[TASK REQUIREMENTS]
Your task is to quote exactly the run of lines that starts at the line containing "for number, y" and ends at the line containing "if obj.type not", including both.

[EXERCISE MATERIAL]
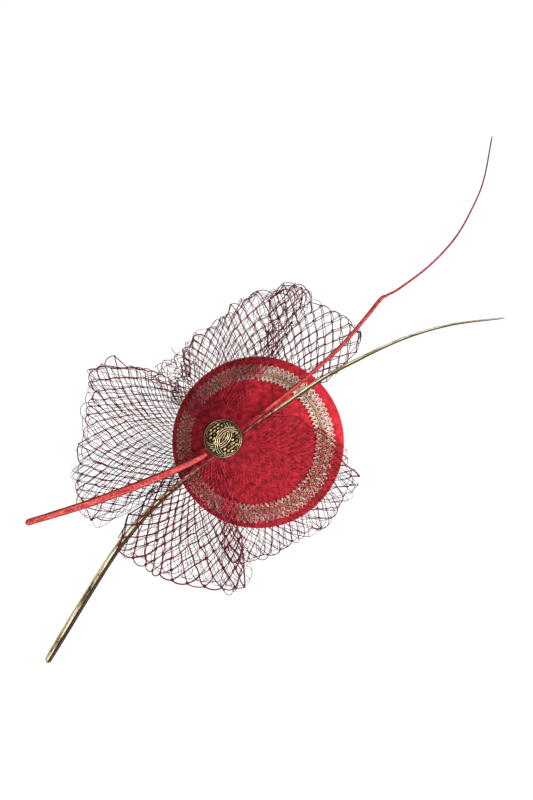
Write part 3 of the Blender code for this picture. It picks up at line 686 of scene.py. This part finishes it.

...

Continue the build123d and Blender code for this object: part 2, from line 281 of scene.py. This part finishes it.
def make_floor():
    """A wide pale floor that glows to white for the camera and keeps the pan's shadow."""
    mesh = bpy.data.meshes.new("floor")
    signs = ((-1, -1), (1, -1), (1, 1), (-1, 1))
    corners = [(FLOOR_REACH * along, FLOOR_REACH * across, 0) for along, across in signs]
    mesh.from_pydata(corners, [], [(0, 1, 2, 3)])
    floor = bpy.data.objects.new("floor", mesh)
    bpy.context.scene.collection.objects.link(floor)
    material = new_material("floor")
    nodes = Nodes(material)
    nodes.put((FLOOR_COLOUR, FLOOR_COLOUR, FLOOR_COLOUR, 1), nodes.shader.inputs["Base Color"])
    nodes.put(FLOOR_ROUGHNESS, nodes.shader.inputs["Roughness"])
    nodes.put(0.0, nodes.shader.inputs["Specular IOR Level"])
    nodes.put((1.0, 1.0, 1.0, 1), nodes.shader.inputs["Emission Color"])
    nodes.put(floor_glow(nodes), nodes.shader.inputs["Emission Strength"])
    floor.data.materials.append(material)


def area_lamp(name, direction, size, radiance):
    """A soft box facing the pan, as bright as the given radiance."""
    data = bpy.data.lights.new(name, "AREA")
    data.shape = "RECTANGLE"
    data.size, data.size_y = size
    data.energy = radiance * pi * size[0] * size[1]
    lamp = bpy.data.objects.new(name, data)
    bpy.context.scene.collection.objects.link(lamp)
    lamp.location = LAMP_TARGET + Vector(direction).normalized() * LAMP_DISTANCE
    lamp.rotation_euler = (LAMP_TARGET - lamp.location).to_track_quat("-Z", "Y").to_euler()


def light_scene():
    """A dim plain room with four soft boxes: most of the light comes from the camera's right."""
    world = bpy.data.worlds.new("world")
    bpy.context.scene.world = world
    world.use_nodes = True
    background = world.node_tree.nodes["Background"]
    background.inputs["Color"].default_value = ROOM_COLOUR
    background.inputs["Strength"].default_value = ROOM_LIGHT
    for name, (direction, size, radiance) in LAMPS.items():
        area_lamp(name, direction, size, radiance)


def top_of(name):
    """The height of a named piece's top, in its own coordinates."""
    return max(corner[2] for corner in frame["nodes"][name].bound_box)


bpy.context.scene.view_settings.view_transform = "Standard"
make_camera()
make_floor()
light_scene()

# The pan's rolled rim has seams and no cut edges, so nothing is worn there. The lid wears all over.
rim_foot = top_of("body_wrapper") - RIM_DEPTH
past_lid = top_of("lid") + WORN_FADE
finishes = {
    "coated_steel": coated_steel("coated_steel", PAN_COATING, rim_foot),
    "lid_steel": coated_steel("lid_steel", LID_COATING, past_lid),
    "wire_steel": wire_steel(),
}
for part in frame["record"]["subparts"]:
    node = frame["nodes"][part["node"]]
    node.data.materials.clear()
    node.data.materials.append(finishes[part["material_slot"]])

==

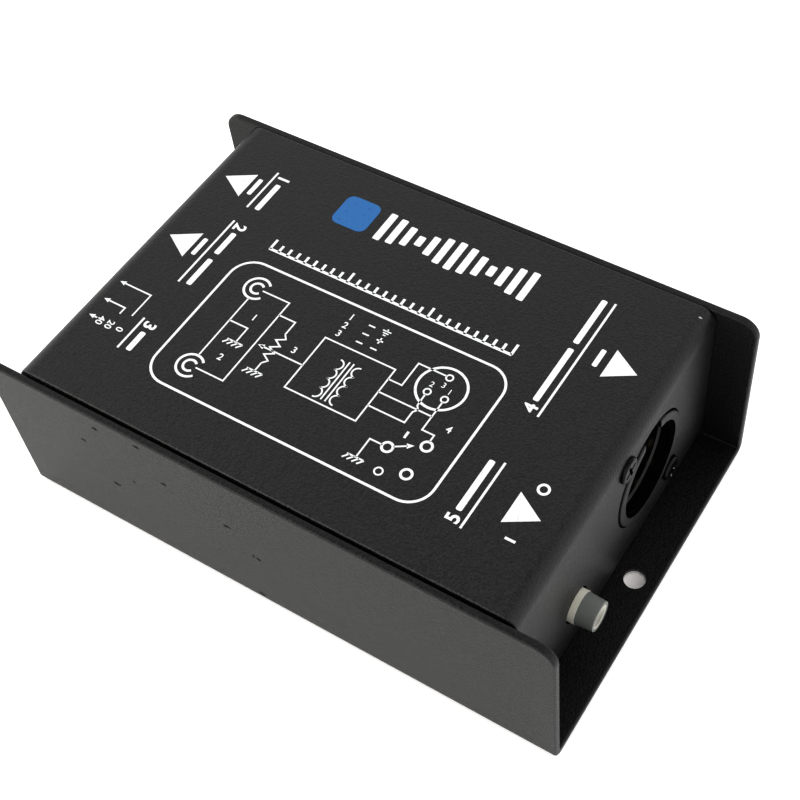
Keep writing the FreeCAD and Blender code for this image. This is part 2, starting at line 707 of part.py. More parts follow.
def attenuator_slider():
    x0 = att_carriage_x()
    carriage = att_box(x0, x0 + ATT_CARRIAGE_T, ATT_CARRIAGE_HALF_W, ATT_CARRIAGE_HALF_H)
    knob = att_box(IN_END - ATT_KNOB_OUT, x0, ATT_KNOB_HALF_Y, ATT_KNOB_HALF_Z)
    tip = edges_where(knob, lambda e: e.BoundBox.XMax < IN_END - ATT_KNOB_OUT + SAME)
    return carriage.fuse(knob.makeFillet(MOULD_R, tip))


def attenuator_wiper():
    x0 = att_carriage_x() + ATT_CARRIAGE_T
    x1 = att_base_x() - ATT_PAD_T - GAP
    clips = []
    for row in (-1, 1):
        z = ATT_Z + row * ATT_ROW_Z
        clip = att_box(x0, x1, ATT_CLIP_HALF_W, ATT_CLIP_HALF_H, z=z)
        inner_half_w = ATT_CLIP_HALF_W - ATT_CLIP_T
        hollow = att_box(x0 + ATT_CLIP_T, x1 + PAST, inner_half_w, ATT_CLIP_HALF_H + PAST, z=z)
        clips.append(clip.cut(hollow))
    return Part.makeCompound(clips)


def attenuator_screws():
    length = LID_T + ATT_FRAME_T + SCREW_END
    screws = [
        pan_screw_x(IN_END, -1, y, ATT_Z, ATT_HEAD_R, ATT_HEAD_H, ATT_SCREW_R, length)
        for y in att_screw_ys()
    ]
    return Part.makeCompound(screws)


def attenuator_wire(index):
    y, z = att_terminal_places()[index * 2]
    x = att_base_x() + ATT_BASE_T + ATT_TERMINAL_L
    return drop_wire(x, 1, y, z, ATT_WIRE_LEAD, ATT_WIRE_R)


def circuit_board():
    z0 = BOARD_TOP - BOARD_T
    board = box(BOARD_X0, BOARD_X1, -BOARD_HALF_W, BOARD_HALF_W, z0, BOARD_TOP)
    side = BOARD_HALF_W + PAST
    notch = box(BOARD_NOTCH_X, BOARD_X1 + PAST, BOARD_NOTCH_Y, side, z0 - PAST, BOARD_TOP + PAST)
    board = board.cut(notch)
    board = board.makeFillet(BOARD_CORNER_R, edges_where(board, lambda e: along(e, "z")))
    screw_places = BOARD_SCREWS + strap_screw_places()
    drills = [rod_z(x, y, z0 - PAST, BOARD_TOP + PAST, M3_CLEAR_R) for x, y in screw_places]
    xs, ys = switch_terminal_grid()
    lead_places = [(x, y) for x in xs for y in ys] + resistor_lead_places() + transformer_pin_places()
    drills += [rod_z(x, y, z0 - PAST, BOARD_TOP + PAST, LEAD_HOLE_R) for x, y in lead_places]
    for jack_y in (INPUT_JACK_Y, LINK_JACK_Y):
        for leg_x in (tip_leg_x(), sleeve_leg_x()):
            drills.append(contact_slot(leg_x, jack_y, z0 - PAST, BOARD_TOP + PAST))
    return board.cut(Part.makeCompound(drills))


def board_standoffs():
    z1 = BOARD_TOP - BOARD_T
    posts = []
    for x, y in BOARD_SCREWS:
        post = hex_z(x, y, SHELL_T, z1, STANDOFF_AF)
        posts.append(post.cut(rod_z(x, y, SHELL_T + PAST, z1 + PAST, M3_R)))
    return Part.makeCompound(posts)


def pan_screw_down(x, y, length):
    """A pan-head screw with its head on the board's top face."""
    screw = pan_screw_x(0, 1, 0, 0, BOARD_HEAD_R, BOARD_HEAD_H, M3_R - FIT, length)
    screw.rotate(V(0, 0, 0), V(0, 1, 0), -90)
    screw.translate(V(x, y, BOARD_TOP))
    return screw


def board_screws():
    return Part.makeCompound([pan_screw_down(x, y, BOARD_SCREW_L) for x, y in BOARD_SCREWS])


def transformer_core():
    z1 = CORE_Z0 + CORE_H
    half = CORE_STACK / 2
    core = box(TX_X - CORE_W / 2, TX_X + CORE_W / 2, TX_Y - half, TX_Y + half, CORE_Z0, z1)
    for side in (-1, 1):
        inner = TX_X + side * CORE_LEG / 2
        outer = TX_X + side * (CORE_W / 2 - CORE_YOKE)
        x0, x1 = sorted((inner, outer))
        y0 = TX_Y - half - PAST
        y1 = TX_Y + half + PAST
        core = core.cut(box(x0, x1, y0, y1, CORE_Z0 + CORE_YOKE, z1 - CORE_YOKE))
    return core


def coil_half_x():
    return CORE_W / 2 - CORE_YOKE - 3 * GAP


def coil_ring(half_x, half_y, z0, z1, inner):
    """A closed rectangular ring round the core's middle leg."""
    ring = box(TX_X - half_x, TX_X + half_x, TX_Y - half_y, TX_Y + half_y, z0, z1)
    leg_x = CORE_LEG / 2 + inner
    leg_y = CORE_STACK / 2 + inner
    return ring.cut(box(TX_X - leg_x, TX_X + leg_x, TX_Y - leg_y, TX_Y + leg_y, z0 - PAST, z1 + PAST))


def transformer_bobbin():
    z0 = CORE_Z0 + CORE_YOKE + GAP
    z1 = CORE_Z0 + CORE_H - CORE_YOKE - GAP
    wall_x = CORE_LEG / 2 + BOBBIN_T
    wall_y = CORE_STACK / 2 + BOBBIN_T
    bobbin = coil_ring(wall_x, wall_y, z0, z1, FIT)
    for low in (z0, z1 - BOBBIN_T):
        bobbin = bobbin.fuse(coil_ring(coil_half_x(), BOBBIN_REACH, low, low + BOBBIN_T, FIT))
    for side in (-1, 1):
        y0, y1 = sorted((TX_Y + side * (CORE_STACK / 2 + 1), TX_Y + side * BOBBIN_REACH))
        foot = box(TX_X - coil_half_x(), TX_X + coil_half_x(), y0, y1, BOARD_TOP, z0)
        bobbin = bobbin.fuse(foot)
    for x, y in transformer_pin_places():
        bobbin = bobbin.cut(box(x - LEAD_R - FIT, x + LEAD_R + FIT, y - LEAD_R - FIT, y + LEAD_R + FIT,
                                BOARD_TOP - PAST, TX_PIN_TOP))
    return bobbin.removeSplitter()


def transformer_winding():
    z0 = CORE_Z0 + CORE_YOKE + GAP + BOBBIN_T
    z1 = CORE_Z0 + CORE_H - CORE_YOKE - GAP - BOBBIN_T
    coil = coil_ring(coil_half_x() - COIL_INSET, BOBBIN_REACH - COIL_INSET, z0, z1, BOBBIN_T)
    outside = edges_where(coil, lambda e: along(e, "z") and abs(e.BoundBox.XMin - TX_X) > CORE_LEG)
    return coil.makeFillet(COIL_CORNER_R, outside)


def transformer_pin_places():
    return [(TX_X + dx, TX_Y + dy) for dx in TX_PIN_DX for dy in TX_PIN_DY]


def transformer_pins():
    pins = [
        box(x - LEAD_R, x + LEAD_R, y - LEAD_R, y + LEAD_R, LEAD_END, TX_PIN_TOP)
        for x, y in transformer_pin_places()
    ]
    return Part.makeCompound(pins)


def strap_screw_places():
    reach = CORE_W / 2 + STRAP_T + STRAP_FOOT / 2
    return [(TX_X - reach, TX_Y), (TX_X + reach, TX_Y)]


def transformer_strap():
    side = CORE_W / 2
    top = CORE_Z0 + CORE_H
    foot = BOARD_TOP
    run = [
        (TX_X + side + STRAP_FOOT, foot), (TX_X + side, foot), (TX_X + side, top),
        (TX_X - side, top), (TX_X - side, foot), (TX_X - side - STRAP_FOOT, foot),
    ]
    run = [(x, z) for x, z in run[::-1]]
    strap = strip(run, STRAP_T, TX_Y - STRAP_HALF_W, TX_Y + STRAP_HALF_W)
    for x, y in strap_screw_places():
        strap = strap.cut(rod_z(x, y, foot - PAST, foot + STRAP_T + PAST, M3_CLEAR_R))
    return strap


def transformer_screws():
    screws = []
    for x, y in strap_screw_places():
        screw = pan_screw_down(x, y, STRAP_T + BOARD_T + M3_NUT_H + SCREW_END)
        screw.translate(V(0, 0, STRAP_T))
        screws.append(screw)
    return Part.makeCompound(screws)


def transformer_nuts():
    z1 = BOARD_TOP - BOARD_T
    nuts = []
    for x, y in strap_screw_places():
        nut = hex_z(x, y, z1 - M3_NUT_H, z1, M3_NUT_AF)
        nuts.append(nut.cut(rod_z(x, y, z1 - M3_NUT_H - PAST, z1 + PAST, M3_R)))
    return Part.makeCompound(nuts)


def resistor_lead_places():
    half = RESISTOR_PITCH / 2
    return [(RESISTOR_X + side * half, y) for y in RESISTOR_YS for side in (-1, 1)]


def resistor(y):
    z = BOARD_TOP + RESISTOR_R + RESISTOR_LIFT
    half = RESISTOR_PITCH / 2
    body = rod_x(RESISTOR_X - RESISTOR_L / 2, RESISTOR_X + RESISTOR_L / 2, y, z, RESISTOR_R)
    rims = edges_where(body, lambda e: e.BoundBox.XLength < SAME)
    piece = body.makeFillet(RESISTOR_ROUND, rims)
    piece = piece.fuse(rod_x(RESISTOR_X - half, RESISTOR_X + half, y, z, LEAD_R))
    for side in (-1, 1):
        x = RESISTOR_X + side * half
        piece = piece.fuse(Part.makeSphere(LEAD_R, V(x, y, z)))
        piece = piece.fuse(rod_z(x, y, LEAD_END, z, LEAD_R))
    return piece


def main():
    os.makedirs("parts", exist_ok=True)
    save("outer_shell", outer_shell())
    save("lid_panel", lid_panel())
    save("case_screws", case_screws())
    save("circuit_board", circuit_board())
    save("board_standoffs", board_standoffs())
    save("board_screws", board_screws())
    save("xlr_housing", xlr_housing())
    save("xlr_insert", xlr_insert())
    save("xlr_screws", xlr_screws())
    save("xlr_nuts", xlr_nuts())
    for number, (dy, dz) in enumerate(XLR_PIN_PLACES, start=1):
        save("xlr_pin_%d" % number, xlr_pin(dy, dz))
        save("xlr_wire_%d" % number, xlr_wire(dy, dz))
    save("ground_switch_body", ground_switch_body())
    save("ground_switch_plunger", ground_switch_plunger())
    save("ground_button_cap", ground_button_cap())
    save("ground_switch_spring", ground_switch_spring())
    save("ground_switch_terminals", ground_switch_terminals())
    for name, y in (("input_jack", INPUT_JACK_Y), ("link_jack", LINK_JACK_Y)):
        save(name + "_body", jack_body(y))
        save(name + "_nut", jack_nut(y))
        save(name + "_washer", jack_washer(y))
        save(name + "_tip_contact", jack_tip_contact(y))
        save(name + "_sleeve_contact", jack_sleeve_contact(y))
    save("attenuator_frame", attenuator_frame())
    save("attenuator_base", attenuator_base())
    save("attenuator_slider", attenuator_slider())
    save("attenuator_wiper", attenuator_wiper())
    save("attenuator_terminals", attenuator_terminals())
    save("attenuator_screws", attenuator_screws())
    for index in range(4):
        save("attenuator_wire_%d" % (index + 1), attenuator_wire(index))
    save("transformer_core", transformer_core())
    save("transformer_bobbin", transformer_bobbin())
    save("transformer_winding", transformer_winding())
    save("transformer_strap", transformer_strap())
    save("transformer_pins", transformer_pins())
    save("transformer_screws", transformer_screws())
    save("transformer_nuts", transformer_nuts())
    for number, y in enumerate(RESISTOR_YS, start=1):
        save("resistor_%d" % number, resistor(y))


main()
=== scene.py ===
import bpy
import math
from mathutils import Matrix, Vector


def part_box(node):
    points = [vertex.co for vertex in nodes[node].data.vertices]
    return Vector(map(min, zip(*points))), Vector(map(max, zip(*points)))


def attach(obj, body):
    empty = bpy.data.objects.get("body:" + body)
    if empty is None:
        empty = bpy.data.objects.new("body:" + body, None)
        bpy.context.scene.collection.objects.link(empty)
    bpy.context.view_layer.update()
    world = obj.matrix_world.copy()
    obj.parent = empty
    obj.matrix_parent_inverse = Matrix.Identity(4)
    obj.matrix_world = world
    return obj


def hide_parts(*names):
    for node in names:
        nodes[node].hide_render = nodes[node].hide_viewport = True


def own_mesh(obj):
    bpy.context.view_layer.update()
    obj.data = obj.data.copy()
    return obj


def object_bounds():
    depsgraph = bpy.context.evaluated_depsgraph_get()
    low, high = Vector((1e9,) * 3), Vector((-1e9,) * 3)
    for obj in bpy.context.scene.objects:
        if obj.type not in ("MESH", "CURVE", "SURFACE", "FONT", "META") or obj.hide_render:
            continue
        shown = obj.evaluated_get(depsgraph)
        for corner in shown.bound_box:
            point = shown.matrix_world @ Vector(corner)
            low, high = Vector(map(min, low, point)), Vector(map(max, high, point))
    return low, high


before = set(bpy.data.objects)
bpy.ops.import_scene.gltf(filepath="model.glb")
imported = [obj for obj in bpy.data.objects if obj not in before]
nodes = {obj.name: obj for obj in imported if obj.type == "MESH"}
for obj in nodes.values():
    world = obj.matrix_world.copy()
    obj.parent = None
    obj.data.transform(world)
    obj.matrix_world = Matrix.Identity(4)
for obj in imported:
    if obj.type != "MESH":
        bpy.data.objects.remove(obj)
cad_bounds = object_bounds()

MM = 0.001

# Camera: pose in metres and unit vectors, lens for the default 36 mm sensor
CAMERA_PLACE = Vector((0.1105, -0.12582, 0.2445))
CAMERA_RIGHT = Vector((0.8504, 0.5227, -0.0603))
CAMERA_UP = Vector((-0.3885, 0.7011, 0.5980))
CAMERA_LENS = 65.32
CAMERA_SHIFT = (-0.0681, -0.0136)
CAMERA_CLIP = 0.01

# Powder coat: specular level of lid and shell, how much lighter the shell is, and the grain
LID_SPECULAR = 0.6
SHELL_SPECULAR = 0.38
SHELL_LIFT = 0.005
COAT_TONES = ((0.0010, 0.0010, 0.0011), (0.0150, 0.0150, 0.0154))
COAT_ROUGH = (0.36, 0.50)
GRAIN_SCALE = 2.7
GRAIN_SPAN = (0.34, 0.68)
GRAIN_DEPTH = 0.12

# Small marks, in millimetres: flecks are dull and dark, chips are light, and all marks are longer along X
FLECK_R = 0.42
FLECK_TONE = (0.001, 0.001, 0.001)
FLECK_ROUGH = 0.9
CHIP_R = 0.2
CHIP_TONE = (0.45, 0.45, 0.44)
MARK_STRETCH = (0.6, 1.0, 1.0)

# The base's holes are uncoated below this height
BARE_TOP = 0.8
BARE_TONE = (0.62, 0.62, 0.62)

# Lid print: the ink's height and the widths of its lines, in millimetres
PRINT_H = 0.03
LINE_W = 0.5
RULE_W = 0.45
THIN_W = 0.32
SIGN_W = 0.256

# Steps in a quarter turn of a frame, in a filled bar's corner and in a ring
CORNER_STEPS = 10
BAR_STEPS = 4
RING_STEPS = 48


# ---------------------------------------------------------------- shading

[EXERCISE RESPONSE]
    for number, y in enumerate(RESISTOR_YS, start=1):
        save("resistor_%d" % number, resistor(y))


main()
=== scene.py ===
import bpy
import math
from mathutils import Matrix, Vector


def part_box(node):
    points = [vertex.co for vertex in nodes[node].data.vertices]
    return Vector(map(min, zip(*points))), Vector(map(max, zip(*points)))


def attach(obj, body):
    empty = bpy.data.objects.get("body:" + body)
    if empty is None:
        empty = bpy.data.objects.new("body:" + body, None)
        bpy.context.scene.collection.objects.link(empty)
    bpy.context.view_layer.update()
    world = obj.matrix_world.copy()
    obj.parent = empty
    obj.matrix_parent_inverse = Matrix.Identity(4)
    obj.matrix_world = world
    return obj


def hide_parts(*names):
    for node in names:
        nodes[node].hide_render = nodes[node].hide_viewport = True


def own_mesh(obj):
    bpy.context.view_layer.update()
    obj.data = obj.data.copy()
    return obj


def object_bounds():
    depsgraph = bpy.context.evaluated_depsgraph_get()
    low, high = Vector((1e9,) * 3), Vector((-1e9,) * 3)
    for obj in bpy.context.scene.objects:
        if obj.type not in ("MESH", "CURVE", "SURFACE", "FONT", "META") or obj.hide_render:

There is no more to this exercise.